Kenanga Research & Investment

Sunway - Spectacular Sales!

kiasutrader
Publish date: Thu, 22 Nov 2018, 09:21 AM

9M18 CNP of RM407.5m came in within expectations, making up 75%/70% of our/consensus full-year estimates. 9M18 property sales of RM1.6b beat our/management’s full- year sales target of RM1.4b/RM1.3b. No dividend declared, as expected. Raised sales target from RM1.4b to RM1.8b but make no changes to our FY18-19E CNPs. Downgrade to MP with a lower SoP-driven TP of RM1.50 (previously, OP; TP: RM1.55).

Within expectations. 9M18 CNP of RM407.5m came in within expectation, making up 75%/70% of our/consensus full-year estimates. As for property sales, they raked in RM1.6b worth of sales in 9M18 beating our and managements full year target of RM1.4b and RM1.3b, respectively. The spectacular property sales are mainly from its overseas projects of which China and Singapore made up c.63% of the RM1.6b sales. No dividends declared, as expected.
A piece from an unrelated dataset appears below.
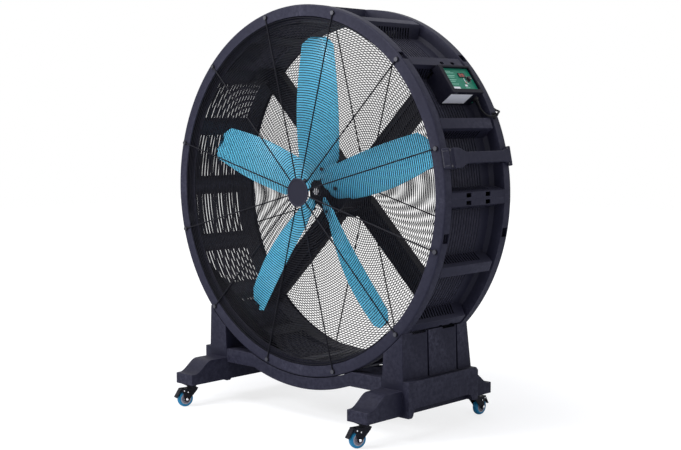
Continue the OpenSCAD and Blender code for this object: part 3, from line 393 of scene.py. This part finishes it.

Results highlight. 9M18 CNP grew marginally by 2%, YoY underpinned by: (i) its construction, property investment, and trading & manufacturing segments, which registered growth in pre-tax profits ranging from 16% to 28%, on revenue growth of 9-30%, (ii) lower net financing cost (-25%), (iii) decline in minority interest contribution (- 25%) as most of its on-going projects are under group level, and (iv) lower effective tax rate of 13% ( 15% in 9M17) which further cushioned the decline in pre-tax profits from its development division (-18%). QoQ, 3Q18 CNP grew 4% on the back of revenue growth of 12%, attributable to the sharp growth in development revenue (+120%) due to the handing over of Sunway GEOSense.

Outlook. Given the encouraging sales, management revised their property launches higher to RM2.1b from their initial target of RM2.0b. The latest launch is Sunway Velocity 2 (GDV: RM320.m) with the construction contract recently awarded to SUNCON. To recap, its Singapore project, i.e. Rivercove, received full take-up upon its launch in April 2018, while for its local projects, i.e. Geolake and Citrine Lakehome, sales and bookings are currently recorded at 60-80%. Unbilled sales of RM2.1b with 1-year visibility and a vigorous outstanding order-book of c.RM5.6b provide 2-3 years’ visibility.

Earnings maintained. Post results, we make no changes to our FY18- 19E earnings, albeit raising our FY18E sales target to RM1.8b as we factor in higher sales from China and Singapore. Note that SUNWAY can only recognise billings from China and Singapore upon completion in the next 2-3 years due to the adoption of MFRS15.

Downgrade to MP, with a lower TP of RM1.50 (from RM1.55), after we factor in the recent downgrade in SUNCON’s TP to RM1.30 (from RM1.65). Currently, we are comfortable with our valuations as follows; (i) applied property RNAV discount of 64% that is close to the sector average of 68%, (ii) premium valuation of 25.0x Fwd. PER to its healthcare division, and (iii) 11.0x FY19E PER to its construction division, highest multiple ascribed for the construction sector. However, we do not think the strong sales performance can be replicated next year. Hence, we believe our downgrade to MP is warranted.

Risks to our call include: Higher-than-expected property sales and construction replenishment, lower-than-expected administrative costs, positive real estate policies, and less stringent lending environment.